Some of the most trenchant essays here are also the shortest. Take his screed against John Updike, whom Wallace faults for massive self-regard and voluminous misogyny. One senses a generational, even Oedipal, rivalry in Wallace's critique of Updike and his fellow "phallocrats." Updike both writes for and belongs to a generation for whom "the ultimate horror" was "hypocritical conformity and repression," Wallace surmises. But "the children of all the impassioned infidelities and divorces Updike wrote about so beautifully," he adds, have ample reason to resent that generation's self-indulgence

The knock against Wallace's own writing -- that it's too enamored of po-mo parlor tricks and way way too unfocused -- has generational overtones as well. And unfortunately, you can find evidence to support that critique in Lobster too.

There are, for starters, those notorious footnotes. Sometimes they're fun and even useful: The asides in his essay about language, for example, were all that got me through it. But elsewhere they're just plain irritating. Even Wallace's footnotes have footnotes, and occasionally they literally crowd the main narrative off the page.

Wallace presumably intends these annotations to reflect our modern multi-tasked consciousness. The footnotes act like the news ticker running below the CNN anchor's head -- demanding our attention until we lose track of the story we were trying to follow. I'd call that clever ... except that escaping the multi-tasked consciousness is exactly why some of us like reading in the first place.

Against these excesses, however, must be weighed Wallace's real accomplishment. And that is simply to sound -- no, to be -- sincere. How many campus literary icons, for example, would acknowledge being regular churchgoers? How many would intersperse a review of a book on Dostoevsky with asterisked questions like: "Deep down, do I even really want to be a good person, or do I only want to seem like a good person so that people (including myself) will approve of me?"

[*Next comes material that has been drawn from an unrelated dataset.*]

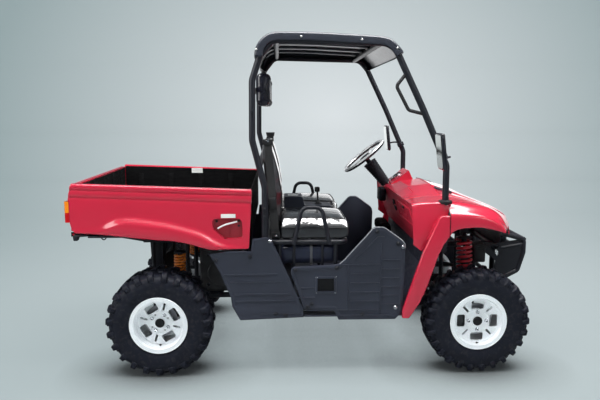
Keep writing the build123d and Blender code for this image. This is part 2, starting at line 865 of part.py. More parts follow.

The Dostoevksy review delivers a self-referential punchline, of course: If writers today want to tackle the questions Dostoevsky did, Wallace contends, they must resort to tactics such as "sticking the really urgent stuff inside asterisks as part of some multivalent defamiliarization-flourish or some such shit." But this isn't just a po-mo stunt. What Wallace admires most about Dostoevksy is that "He never stopped promulgating the unfashionable stuff in which he believed." Wallace himself clearly hopes to find the same courage, but he isn't quite comfortable following Dostoevksy's example. (There are, it seems, a lot of things he isn't quite comfortable with.) Perhaps that's why he uses 21st-century post-ironic devices so heavily: to help him pose questions once asked by 19th-century novels.

So while the po-mo tricks may be irksome, they allow Wallace to both hide and reveal himself all at once. And that's a much more flexible armor you'll find on the average lobster ... or the stereotypical Gen X-er.